ALTER TABLE wp_users ADD KEY display_name (display_name);
Fourth, if you're running an old version of MySQL (before 8) or MariaDB (before 10.3), upgrade it. And convert your tables to use InnoDB and DYNAMIC row format. You're pushing the envelope hard with ten million users. Why use obsolete software when you do that?
Fifth (much less important if you do the above things) the indexes on wp_usermeta are not optimal for the kind of lookup you do. This sequence of MySQL statements will reindex the table to give you much faster lookup.
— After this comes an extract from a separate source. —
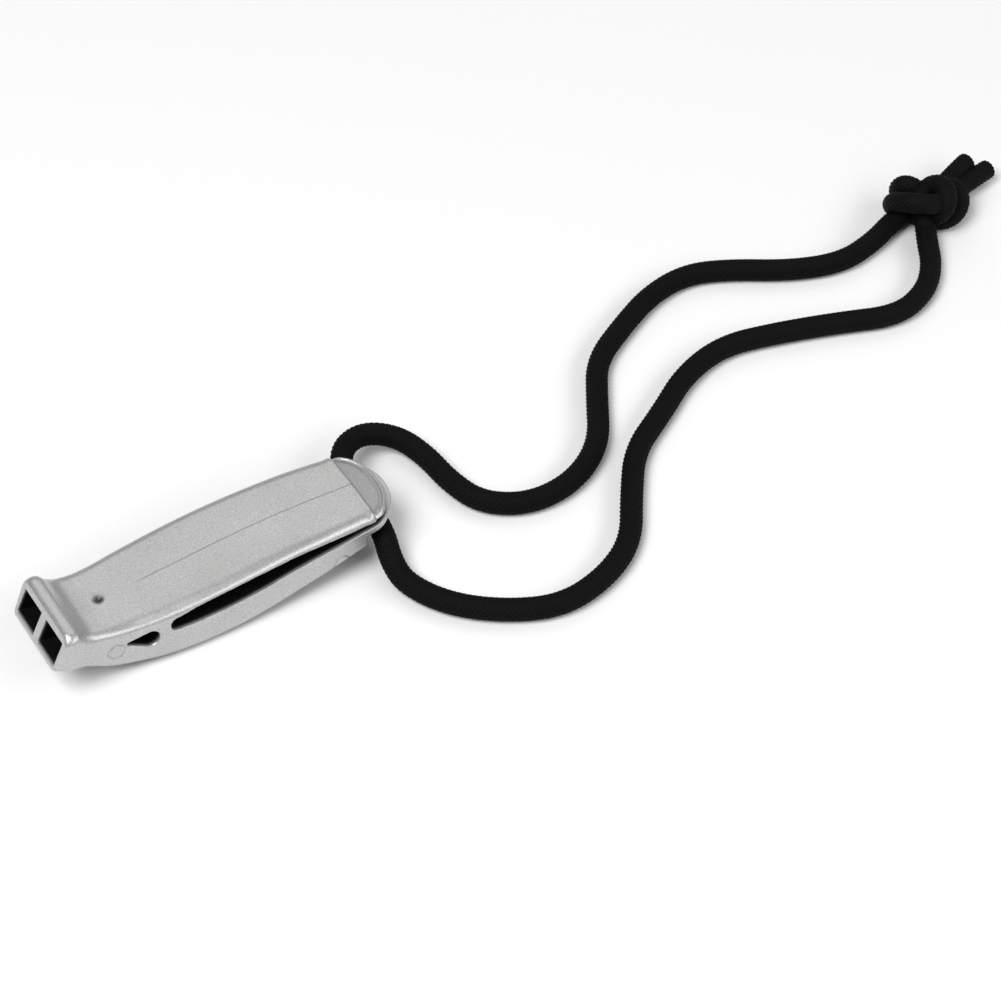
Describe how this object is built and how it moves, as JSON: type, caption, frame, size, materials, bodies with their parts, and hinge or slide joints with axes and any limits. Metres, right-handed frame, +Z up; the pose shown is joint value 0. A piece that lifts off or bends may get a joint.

This may take a while.
ALTER TABLE wp_usermeta ADD UNIQUE KEY umeta_id (umeta_id);
ALTER TABLE wp_usermeta DROP PRIMARY KEY;
ALTER TABLE wp_usermeta ADD PRIMARY KEY (user_id, meta_key, umeta_id);
ALTER TABLE wp_usermeta DROP KEY user_id;
ALTER TABLE wp_usermeta DROP KEY meta_key;
ALTER TABLE wp_usermeta ADD KEY meta_key (meta_key, user_id);
@RickJames and I have published a (free open source) WordPress plugin to handle the InnoDB conversion and reindexing for you, or you can certainly do it yourself. You can use it with WP-CLI to avoid timeouts.
I think the next version of our plugin should also add the display_name
index to wp_users
to cover your case. (I've heard of others with a similar problem.)